* **Problem details**
Reproduce each line of the material precisely.

_ _ _ _

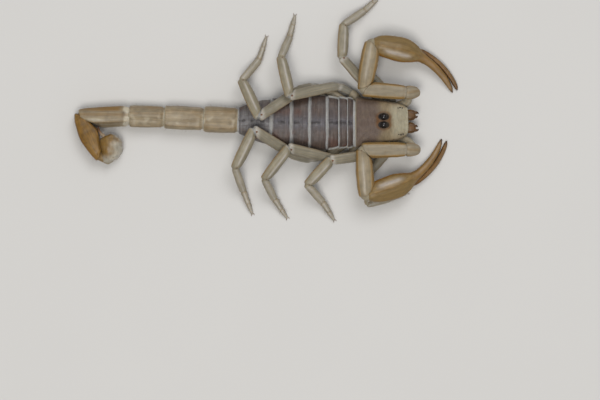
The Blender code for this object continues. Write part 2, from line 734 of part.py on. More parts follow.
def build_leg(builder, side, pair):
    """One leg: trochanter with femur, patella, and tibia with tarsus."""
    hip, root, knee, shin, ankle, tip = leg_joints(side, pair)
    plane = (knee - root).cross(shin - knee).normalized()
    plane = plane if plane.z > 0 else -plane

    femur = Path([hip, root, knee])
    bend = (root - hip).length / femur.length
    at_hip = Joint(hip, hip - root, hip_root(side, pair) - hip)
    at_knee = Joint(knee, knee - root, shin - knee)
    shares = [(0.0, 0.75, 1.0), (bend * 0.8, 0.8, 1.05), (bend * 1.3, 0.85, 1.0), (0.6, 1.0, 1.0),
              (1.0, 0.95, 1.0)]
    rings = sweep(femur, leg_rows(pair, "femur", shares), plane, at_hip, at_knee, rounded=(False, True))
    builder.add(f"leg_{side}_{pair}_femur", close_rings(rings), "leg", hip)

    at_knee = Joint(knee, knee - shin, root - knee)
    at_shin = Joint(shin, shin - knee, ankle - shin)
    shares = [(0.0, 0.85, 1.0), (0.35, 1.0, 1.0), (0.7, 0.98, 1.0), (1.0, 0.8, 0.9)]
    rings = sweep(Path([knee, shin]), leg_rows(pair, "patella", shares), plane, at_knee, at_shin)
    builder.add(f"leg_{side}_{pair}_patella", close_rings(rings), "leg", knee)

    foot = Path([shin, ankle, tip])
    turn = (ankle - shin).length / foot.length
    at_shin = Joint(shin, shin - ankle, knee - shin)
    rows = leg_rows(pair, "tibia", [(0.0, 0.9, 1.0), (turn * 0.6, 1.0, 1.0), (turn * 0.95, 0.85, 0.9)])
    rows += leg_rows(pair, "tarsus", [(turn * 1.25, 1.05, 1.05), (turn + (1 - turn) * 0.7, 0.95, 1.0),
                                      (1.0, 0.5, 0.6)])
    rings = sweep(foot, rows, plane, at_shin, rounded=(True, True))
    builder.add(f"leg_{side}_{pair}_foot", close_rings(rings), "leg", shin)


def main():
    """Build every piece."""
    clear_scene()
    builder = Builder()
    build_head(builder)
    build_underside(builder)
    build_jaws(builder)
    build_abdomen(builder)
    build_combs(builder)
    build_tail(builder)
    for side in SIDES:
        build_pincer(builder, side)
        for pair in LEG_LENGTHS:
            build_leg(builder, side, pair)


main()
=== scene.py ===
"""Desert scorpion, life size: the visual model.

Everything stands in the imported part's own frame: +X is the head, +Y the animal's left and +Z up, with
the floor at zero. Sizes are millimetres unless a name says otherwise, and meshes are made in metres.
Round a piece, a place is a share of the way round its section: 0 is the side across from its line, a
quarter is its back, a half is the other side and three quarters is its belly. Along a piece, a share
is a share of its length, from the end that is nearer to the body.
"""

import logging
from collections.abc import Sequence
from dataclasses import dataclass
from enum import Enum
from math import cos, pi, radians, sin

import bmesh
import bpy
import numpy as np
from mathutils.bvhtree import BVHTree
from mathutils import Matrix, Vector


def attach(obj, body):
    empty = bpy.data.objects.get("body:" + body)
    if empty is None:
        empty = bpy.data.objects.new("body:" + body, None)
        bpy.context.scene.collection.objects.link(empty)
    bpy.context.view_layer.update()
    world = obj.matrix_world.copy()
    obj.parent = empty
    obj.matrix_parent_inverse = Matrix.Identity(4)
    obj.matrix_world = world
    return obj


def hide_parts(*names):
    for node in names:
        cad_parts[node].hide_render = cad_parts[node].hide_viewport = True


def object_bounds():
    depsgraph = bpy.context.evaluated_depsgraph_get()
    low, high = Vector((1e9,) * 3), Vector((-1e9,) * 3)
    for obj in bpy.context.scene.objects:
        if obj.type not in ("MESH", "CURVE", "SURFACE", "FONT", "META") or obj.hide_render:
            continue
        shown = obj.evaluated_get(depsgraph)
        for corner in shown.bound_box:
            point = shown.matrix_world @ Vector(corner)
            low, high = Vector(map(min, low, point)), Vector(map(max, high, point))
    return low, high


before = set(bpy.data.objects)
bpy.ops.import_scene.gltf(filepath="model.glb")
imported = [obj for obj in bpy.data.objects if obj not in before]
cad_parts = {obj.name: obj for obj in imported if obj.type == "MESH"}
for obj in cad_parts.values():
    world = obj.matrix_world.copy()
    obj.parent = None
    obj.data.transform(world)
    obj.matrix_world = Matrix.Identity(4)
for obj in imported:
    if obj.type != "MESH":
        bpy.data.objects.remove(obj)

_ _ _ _

* **Exercise solution**
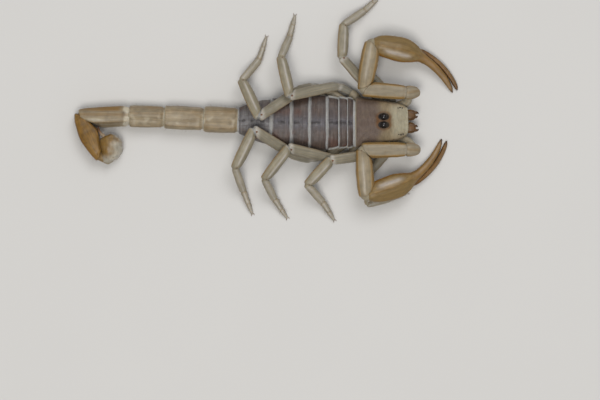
The Blender code for this object continues. Write part 2, from line 734 of part.py on. More parts follow.
def build_leg(builder, side, pair):
    """One leg: trochanter with femur, patella, and tibia with tarsus."""
    hip, root, knee, shin, ankle, tip = leg_joints(side, pair)
    plane = (knee - root).cross(shin - knee).normalized()
    plane = plane if plane.z > 0 else -plane

    femur = Path([hip, root, knee])
    bend = (root - hip).length / femur.length
    at_hip = Joint(hip, hip - root, hip_root(side, pair) - hip)
    at_knee = Joint(knee, knee - root, shin - knee)
    shares = [(0.0, 0.75, 1.0), (bend * 0.8, 0.8, 1.05), (bend * 1.3, 0.85, 1.0), (0.6, 1.0, 1.0),
              (1.0, 0.95, 1.0)]
    rings = sweep(femur, leg_rows(pair, "femur", shares), plane, at_hip, at_knee, rounded=(False, True))
    builder.add(f"leg_{side}_{pair}_femur", close_rings(rings), "leg", hip)

    at_knee = Joint(knee, knee - shin, root - knee)
    at_shin = Joint(shin, shin - knee, ankle - shin)
    shares = [(0.0, 0.85, 1.0), (0.35, 1.0, 1.0), (0.7, 0.98, 1.0), (1.0, 0.8, 0.9)]
    rings = sweep(Path([knee, shin]), leg_rows(pair, "patella", shares), plane, at_knee, at_shin)
    builder.add(f"leg_{side}_{pair}_patella", close_rings(rings), "leg", knee)

    foot = Path([shin, ankle, tip])
    turn = (ankle - shin).length / foot.length
    at_shin = Joint(shin, shin - ankle, knee - shin)
    rows = leg_rows(pair, "tibia", [(0.0, 0.9, 1.0), (turn * 0.6, 1.0, 1.0), (turn * 0.95, 0.85, 0.9)])
    rows += leg_rows(pair, "tarsus", [(turn * 1.25, 1.05, 1.05), (turn + (1 - turn) * 0.7, 0.95, 1.0),
                                      (1.0, 0.5, 0.6)])
    rings = sweep(foot, rows, plane, at_shin, rounded=(True, True))
    builder.add(f"leg_{side}_{pair}_foot", close_rings(rings), "leg", shin)


def main():
    """Build every piece."""
    clear_scene()
    builder = Builder()
    build_head(builder)
    build_underside(builder)
    build_jaws(builder)
    build_abdomen(builder)
    build_combs(builder)
    build_tail(builder)
    for side in SIDES:
        build_pincer(builder, side)
        for pair in LEG_LENGTHS:
            build_leg(builder, side, pair)


main()
=== scene.py ===
"""Desert scorpion, life size: the visual model.

Everything stands in the imported part's own frame: +X is the head, +Y the animal's left and +Z up, with
the floor at zero. Sizes are millimetres unless a name says otherwise, and meshes are made in metres.
Round a piece, a place is a share of the way round its section: 0 is the side across from its line, a
quarter is its back, a half is the other side and three quarters is its belly. Along a piece, a share
is a share of its length, from the end that is nearer to the body.
"""

import logging
from collections.abc import Sequence
from dataclasses import dataclass
from enum import Enum
from math import cos, pi, radians, sin

import bmesh
import bpy
import numpy as np
from mathutils.bvhtree import BVHTree
from mathutils import Matrix, Vector


def attach(obj, body):
    empty = bpy.data.objects.get("body:" + body)
    if empty is None:
        empty = bpy.data.objects.new("body:" + body, None)
        bpy.context.scene.collection.objects.link(empty)
    bpy.context.view_layer.update()
    world = obj.matrix_world.copy()
    obj.parent = empty
    obj.matrix_parent_inverse = Matrix.Identity(4)
    obj.matrix_world = world
    return obj


def hide_parts(*names):
    for node in names:
        cad_parts[node].hide_render = cad_parts[node].hide_viewport = True


def object_bounds():
    depsgraph = bpy.context.evaluated_depsgraph_get()
    low, high = Vector((1e9,) * 3), Vector((-1e9,) * 3)
    for obj in bpy.context.scene.objects:
        if obj.type not in ("MESH", "CURVE", "SURFACE", "FONT", "META") or obj.hide_render:
            continue
        shown = obj.evaluated_get(depsgraph)
        for corner in shown.bound_box:
            point = shown.matrix_world @ Vector(corner)
            low, high = Vector(map(min, low, point)), Vector(map(max, high, point))
    return low, high


before = set(bpy.data.objects)
bpy.ops.import_scene.gltf(filepath="model.glb")
imported = [obj for obj in bpy.data.objects if obj not in before]
cad_parts = {obj.name: obj for obj in imported if obj.type == "MESH"}
for obj in cad_parts.values():
    world = obj.matrix_world.copy()
    obj.parent = None
    obj.data.transform(world)
    obj.matrix_world = Matrix.Identity(4)
for obj in imported:
    if obj.type != "MESH":
        bpy.data.objects.remove(obj)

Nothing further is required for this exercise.